Structured object records
--- Begin ---
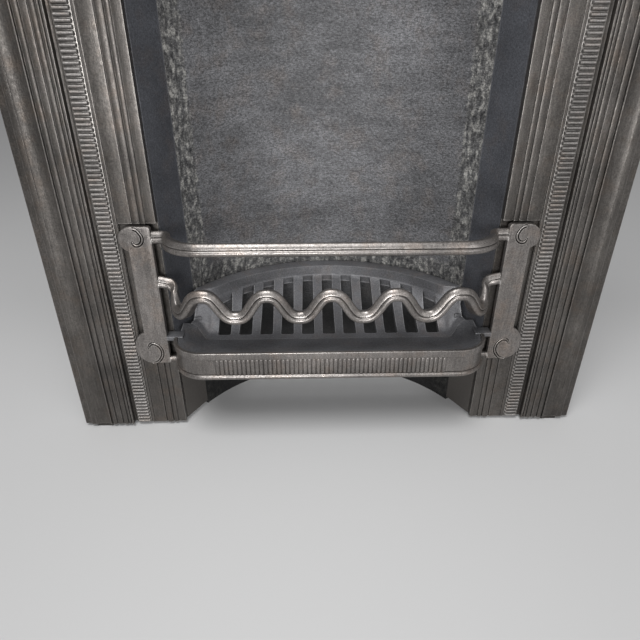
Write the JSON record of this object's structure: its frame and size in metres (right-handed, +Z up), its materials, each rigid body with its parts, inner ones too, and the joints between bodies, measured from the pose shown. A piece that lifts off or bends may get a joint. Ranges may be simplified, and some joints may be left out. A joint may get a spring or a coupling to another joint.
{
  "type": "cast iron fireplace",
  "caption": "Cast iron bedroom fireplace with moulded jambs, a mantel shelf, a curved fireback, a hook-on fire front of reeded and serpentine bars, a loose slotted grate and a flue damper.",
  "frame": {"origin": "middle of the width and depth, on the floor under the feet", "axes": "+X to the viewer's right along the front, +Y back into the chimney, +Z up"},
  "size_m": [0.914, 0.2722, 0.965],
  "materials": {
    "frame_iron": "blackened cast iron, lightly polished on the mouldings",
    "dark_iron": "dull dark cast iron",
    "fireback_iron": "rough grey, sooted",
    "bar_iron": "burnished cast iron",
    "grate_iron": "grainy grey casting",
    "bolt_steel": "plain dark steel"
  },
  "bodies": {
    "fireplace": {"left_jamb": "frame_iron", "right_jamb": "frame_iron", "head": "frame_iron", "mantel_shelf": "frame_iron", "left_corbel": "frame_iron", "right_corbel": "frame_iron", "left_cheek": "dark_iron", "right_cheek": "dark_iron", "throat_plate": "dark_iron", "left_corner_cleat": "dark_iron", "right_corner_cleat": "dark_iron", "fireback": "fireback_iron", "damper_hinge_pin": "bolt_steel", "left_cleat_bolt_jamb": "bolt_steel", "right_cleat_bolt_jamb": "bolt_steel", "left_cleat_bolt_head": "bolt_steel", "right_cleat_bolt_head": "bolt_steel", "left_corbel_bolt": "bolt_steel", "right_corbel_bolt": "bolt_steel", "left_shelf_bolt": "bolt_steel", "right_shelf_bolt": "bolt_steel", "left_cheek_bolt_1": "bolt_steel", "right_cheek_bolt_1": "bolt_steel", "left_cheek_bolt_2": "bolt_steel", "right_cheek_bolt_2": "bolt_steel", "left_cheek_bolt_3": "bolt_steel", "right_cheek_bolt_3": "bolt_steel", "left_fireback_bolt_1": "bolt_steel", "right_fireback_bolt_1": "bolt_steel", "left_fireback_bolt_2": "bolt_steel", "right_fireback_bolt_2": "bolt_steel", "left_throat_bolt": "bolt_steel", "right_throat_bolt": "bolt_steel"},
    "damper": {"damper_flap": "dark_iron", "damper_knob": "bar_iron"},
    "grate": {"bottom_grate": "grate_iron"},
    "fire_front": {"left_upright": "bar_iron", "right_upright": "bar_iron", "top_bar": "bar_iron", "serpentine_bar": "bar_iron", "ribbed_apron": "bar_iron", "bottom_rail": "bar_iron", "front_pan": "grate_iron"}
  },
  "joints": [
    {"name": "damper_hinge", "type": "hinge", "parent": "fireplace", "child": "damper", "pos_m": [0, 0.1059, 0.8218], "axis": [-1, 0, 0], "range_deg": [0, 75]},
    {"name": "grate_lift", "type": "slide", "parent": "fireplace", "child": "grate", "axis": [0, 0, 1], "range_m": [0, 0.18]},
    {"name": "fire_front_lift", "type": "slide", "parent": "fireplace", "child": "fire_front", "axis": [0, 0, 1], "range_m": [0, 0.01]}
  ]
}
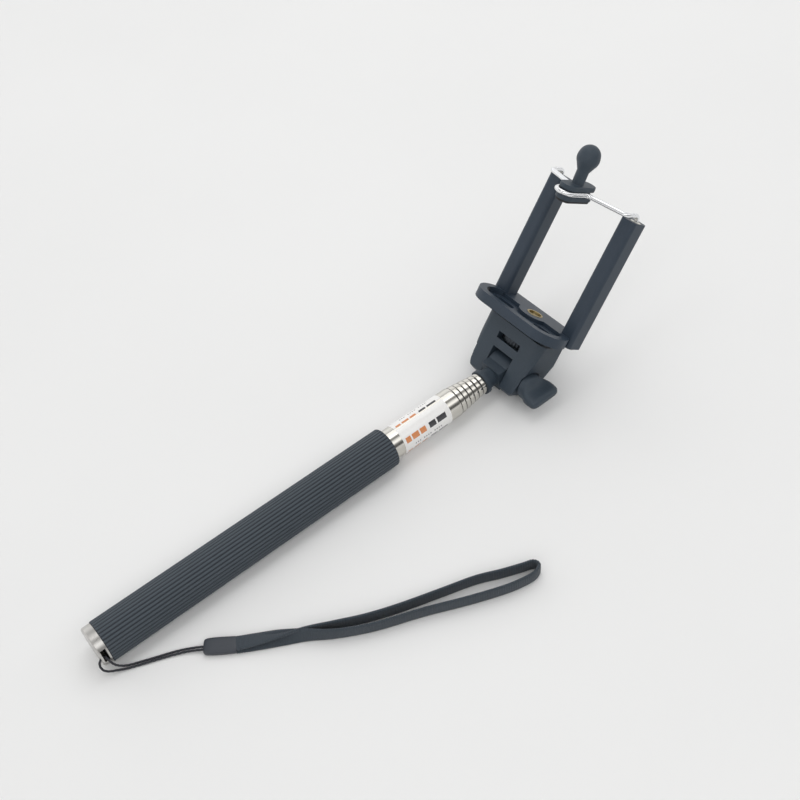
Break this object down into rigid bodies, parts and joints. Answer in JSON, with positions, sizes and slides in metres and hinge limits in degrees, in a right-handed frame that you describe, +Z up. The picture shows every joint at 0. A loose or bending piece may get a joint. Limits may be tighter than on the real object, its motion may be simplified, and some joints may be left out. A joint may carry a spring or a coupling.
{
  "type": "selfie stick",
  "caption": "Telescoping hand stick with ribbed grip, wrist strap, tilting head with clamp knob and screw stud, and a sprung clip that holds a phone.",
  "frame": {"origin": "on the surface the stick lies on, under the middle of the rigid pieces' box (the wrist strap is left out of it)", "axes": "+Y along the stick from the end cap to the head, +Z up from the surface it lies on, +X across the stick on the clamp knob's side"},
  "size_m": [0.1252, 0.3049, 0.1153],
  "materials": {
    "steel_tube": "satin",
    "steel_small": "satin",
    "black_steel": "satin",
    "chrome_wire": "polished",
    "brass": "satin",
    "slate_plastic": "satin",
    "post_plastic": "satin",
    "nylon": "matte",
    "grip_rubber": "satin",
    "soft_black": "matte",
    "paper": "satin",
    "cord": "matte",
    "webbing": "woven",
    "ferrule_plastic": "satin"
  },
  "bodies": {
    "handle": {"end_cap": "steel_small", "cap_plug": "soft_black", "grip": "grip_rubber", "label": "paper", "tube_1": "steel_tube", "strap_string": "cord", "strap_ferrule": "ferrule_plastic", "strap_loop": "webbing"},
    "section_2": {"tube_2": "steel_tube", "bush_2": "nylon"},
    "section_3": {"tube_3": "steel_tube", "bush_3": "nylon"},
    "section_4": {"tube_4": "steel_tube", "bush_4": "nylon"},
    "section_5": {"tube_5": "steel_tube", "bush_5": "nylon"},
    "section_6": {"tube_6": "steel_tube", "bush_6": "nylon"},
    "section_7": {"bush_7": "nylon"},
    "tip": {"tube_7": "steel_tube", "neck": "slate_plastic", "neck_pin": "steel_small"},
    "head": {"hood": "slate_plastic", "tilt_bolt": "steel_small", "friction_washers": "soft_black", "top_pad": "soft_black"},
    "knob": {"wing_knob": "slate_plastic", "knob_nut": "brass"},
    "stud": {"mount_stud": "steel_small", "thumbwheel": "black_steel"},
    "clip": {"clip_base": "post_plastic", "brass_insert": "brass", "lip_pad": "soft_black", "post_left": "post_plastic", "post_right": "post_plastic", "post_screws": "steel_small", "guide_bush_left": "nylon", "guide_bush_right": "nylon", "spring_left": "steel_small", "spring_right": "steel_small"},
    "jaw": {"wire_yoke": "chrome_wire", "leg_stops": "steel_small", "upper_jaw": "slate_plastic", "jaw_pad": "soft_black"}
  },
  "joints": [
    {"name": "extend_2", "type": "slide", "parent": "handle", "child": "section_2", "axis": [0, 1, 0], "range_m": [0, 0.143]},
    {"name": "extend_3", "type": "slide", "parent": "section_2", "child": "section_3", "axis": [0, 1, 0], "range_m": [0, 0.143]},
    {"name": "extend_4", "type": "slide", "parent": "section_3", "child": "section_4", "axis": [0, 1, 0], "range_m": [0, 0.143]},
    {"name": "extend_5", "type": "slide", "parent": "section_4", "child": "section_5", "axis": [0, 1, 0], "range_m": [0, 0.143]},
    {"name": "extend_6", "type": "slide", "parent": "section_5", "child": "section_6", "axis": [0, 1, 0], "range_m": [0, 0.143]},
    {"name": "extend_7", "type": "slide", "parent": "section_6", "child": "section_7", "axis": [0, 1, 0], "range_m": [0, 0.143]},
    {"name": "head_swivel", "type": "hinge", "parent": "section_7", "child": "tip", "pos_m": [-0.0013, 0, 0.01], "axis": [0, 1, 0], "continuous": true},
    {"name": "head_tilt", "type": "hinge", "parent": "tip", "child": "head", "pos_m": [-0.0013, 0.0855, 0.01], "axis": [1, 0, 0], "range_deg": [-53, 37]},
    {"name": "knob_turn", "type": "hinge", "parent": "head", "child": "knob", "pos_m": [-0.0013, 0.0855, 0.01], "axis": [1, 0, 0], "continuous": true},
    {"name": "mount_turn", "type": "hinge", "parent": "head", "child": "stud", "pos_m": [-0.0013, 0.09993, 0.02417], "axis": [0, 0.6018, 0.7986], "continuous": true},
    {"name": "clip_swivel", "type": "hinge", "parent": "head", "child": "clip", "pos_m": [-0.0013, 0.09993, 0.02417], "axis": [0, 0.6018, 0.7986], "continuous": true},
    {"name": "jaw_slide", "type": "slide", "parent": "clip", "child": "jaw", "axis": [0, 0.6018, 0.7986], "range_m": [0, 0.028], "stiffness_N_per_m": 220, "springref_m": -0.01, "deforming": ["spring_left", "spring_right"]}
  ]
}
--- End ---
== Do this ==
Find every line that has "bodies" in it, then return those lines.

== Full output ==
Write the JSON record of this object's structure: its frame and size in metres (right-handed, +Z up), its materials, each rigid body with its parts, inner ones too, and the joints between bodies, measured from the pose shown. A piece that lifts off or bends may get a joint. Ranges may be simplified, and some joints may be left out. A joint may get a spring or a coupling to another joint.
  "bodies": {
Break this object down into rigid bodies, parts and joints. Answer in JSON, with positions, sizes and slides in metres and hinge limits in degrees, in a right-handed frame that you describe, +Z up. The picture shows every joint at 0. A loose or bending piece may get a joint. Limits may be tighter than on the real object, its motion may be simplified, and some joints may be left out. A joint may carry a spring or a coupling.
  "bodies": {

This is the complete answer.